The duties of an escrow holder include; following the instructions given by the principals and parties to the transaction in a timely manner; handling the funds and/or documents in accordance with the instruction; paying all bills as authorized; responding to authorized requests from the principals; closing the escrow only when all terms funds in accordance with instructions and provide an accounting for same: the Closing or Settlement Statement.

Who Chooses the Escrow?

The selection of the escrow holder is normally done by agreement between the principals. If a real estate broker is involved in the transaction, the broker may recommend an escrow holder. However, it is the right of the principals to use an escrow holder who is competent and who is experienced in handling the type of escrow at hand. There are laws that prohibit the payment of referral fees; this affords the consumer the best possible escrow services without any compromise caused by a person receiving a referral fee.

What is an escrow “holder” or agent?

That’s the impartial third person that holds possession of funds, written documents or personal property... until designated, agreed-upon actions are taken. In the case of the purchase of a home, the agent holds the buyer’s funds on deposit until it’s time to deliver them to the seller.

The escrow holder ensures that all parties to a real-estate transaction comply with the terms and conditions of the agreement. The terms are described in the escrow instructions, which you’ll receive whether you’re buying or selling. He or she may also coordinate activities of all parties involved:

- Buyer;
- Seller;
- Broker;
- The lending institution; and
- The title company.

What are the escrow steps? California escrow process has 10 steps:

1. Prepare Escrow Instructions. These are done onthe escrow holder’s printed forms. All principals – the buyer and seller -- sign the instructions, which set forth the parties’ understanding of the transaction. An initial deposit usually accompanies the instructions. For a home purchase, the instructions must include:
  • Purchase price and terms;
  • Agreement as to mortgages;
  • How buyer’s title is to appear (called “vesting”);
  • Matters of record subject to which buyer is to acquire title;
  • Inspection reports to be delivered into escrow;
  • Proration adjustments (involves taxes and insurance);
  • Date of buyer’s possession of the property;
  • Documents to be signed by the parties, delivered into escrow, and recorded;
  • Disbursements to be made, costs and charges and who pays for them; and
  • Date of closing.

2. Order Title Search. This title search is performed on the subject property, resulting in a “Preliminary Report” from a title company. The escrow holder examines this report for items not contemplated in the instructions. For example, is there a lien (or additional loan) on the property that wasn’t reported? The seller must clear any such item or it must be brought to the attention of the buyer.

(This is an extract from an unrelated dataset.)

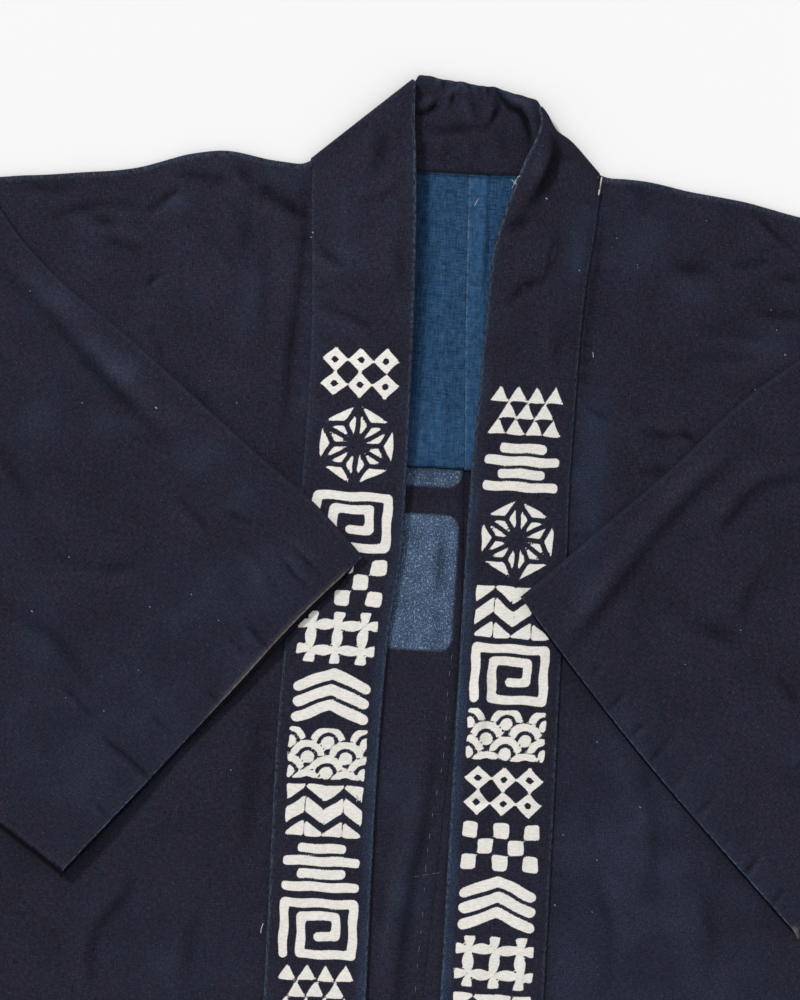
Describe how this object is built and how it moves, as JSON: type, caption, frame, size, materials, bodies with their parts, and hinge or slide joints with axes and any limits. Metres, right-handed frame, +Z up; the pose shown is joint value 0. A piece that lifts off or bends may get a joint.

3. Request Demands and/or Beneficiary Statements. This request for information goes to any lenders of record. The document will be either:
  • a “Demand for Pay-off,” if the seller’s existing loan is to be paid in full through escrow; or
  • a “Beneficiary Statement,” if buyer is purchasing the property “subject to” or assuming a loan.

4. Accept Structural Pest Control Report and Other Reports. These reports might include plumbing or roofing reports. They all pertain to the property’s condition, and are kept in escrow. The escrow holder might also obtain any necessary approvals from the seller or buyer due to information in a report. For example, whether the home needs to be sprayed for insects. The reports are delivered at close of escrow.

5. Accept New Loan Instructions and Documents. This happens ifthe buyer is obtaining new financing for the home. The escrow holder also obtains the buyer’s approval/execution of the documents. The escrow agent must also satisfy all lender’s instructions before using the lender’s funds to complete the transaction.

6. Accept Fire Insurance Policies and Complete Settlement. By this step, it’s almost time to close the transaction. Here, following the buyer’s and seller’s instructions, the escrow holder:
  • accepts and delivers any fire insurance policy and transfers the insurance;
  • makes all payments on property taxes and insurance (called “prorations”);
  • completes the accounting (settlement) details; and
  • informs the principals that escrow is ready to proceed.

7. Request Closing Funds. The escrow holder cannot disburse any funds until all items, such as checks or drafts, have cleared and become available for withdrawal.

8. Audit File in Preparation for Closing. In this step, the escrow holder:
  • accounts for all funds and documents; and
  • determines that the parties have complied with all escrow instructions.

9. Order Recording. At this point, the escrow holder authorizes the title company to run the seller’s title and to record the necessary documents. This can happen provided no change has occurred in the seller’s title since the preliminary title report was issued.

10. Close Escrow. This is what you’ve been waiting for! Closing the deal. The escrow holder can “close escrow” after confirming recording, by:
  • preparing settlement statements for buyer and seller;
  • disbursing all funds; and
  • delivering documents to the party or parties involved.